Its supporters hope it will become as iconic as the Eiffel Tower, another semi-permanent structure that became a key part of the skyline, and an enthusiastic Boris Johnson has already come up with a host of monikers including the “mutant trombone” and the “hubble bubble”.

But critics have already claimed it will destroy the vistas over the Park, as it towers over its neighbouring structures, and come to be seen as a monument to the Johnson’s hubris.

Altman said he had no such worries and believed the attraction would help differentiate the more urban south end of the Park, where open air canal-side plazas will host concerts and festivals, from the leafier north end where thousands of new family houses will be built.

“It’s a piece of engineering that should become this great destination. You can go to the top and get a great view. It will mark the whole landscape,” he said.

Altman believes it will help attract the 14 million plus shoppers expected to visit the new Westfield centre into the Park.

“If you look across the City, you’ll have the London Eye, the Gherkin and the BT Tower. Now you’ll have a landmark in the east, that will mark a whole new point in a city growing in the east,” he said.

“Boris was totally right about this. He was right to say we needed reasons for people to come to this Park that were different. There’s got to be something really special about this other than the fact the Games were here,” he said.

Contracts to operate the Zaha Hadid designed Aquatics Centre, which will house 50 metre pools that can be used by the community and elite athletes, the multi-use arena that will host handball during the Games and the operation of the park will follow.

The contracts herald a pivotal year for the OPLC, which will oversee the transformation of the Park during the year until it reopens as Queen Elizabeth Olympic Park in summer 2013.

Altman said he was pleased with the backing that the OPLC had received from the coalition government for what has been called the most important regeneration project of the next 25 years.

He also said it had received an enthusiastic response from developers to plans for up to 11,000 new homes, most of them aimed at families, that were unveiled in October last year despite the ongoing gloom in the property market.

“The thing that will make or break it is around the public space, making sure all the pieces fit, the marketing of it,” said Altman.

The next landmark decision will be whether to choose Tottenham Hotspur or West Ham United as the tenant of the Olympic Stadium, likely to be reduced to a capacity of 55,000 following the Games.
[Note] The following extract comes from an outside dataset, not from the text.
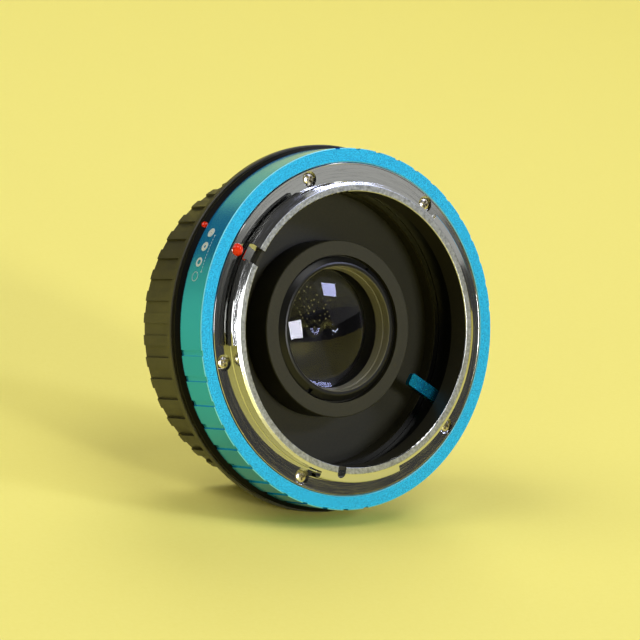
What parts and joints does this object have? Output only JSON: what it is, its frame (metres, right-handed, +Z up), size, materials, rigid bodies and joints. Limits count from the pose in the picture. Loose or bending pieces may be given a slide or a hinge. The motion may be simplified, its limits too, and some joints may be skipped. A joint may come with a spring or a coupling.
{
  "type": "lens mount adapter",
  "caption": "Round lens-to-camera mount adapter with a turning aperture ring, bayonet mounts on both sides, a corrective lens in its throat and a rear cap that twists on.",
  "frame": {"origin": "centre of the camera-side seat plane, on the optical axis", "axes": "+Y along the optical axis towards the camera, -Y towards the lens, +Z up, with the red index bead at the upper left seen from the lens side"},
  "size_m": [0.0658, 0.0263, 0.0658],
  "materials": {
    "blue_anodised": "bead-blasted face, satin side",
    "black_anodised": "satin",
    "chrome": "polished",
    "screw_steel": "nickel plated",
    "red_enamel": "glossy",
    "slip_plastic": "smooth",
    "shim_brass": "rolled",
    "cap_plastic": "fine moulded grain",
    "coated_glass": "anti-reflection coated"
  },
  "bodies": {
    "adapter_body": {"lens_mount": "chrome", "lens_mount_screws": "screw_steel", "lens_index_bead": "red_enamel", "throat_sleeve": "black_anodised", "main_body": "black_anodised", "camera_index_dot": "red_enamel", "front_slip_washer": "slip_plastic", "rear_slip_washer": "slip_plastic", "focus_shim": "shim_brass", "camera_mount": "chrome", "camera_mount_screws": "screw_steel", "optic_housing": "black_anodised", "front_lens": "coated_glass", "lens_spacer": "black_anodised", "rear_lens": "coated_glass", "lens_retainer": "black_anodised"},
    "aperture_ring": {"aperture_ring": "blue_anodised", "aperture_lever": "blue_anodised", "lever_screws": "screw_steel"},
    "rear_cap": {"rear_cap": "cap_plastic"}
  },
  "joints": [
    {"name": "aperture_ring_turn", "type": "hinge", "parent": "adapter_body", "child": "aperture_ring", "pos_m": [0, -0.005, 0], "axis": [0, 1, 0], "range_deg": [0, 18]},
    {"name": "rear_cap_twist", "type": "hinge", "parent": "adapter_body", "child": "rear_cap", "pos_m": [0, 0, 0], "axis": [0, 1, 0], "range_deg": [0, 60]}
  ]
}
West Ham, backed by Newham Council and concert promoter Live Nation, has promised to retain the running track while Spurs, in conjunction with O2 operator AEG, has argued that it makes better commercial sense to remove it and offer an athletics legacy elsewhere.

It had originally been hoped that the OPLC would confer preferred bidder status on one of the clubs by the end of the month, but that now looks unlikely. It has promised to come to a final decision by the end of the financial year in April.
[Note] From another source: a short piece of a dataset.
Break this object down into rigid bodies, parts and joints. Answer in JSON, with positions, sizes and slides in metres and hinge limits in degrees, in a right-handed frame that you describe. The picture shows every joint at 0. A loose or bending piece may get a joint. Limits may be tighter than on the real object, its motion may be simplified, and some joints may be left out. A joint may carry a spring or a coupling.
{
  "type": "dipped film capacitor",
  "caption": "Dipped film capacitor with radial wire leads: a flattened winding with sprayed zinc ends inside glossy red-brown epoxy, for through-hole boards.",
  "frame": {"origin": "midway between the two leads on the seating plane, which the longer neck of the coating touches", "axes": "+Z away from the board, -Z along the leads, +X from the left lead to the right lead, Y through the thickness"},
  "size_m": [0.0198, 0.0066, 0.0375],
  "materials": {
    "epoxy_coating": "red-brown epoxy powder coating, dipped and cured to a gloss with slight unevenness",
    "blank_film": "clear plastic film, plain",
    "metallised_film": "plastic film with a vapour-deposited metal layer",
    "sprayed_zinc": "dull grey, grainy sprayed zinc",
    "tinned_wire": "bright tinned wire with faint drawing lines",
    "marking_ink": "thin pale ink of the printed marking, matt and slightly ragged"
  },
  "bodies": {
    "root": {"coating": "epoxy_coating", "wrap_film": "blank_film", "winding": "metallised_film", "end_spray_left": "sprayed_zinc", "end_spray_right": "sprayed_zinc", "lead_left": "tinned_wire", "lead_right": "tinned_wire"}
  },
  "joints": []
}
“You have got a real competition with two really serious bids. It’s a good place to be. The negotiation is intense and I think it’s really positive. It’s all about bringing activity and vibrancy to the Park and using it as much as possible,” said Altman.

It is also looking for long term tenants for the cavernous press and broadcasting centres on the Hackney side of the Park.

Local politicians hope that it can become a media and technology hub, an idea enthusiastically backed by prime minister David Cameron, but Altman conceded it was “ambitious”.”The first year for us will be critical. It will set the tone and the value of the Park. When you open the Park, it’s got to have momentum. The lesson from regeneration projects around the world is that the first years are really important,” said Altman, appointed in May 2009 after leading successful regeneration projects in Philadelphia and Washington DC. “That’s why things like programming events and unique attractions like the Orbit are actually really important.”

• This article was amended on 7 January 2011. The original said that the Kapoor tower would be the tallest structure in London. This has been amended.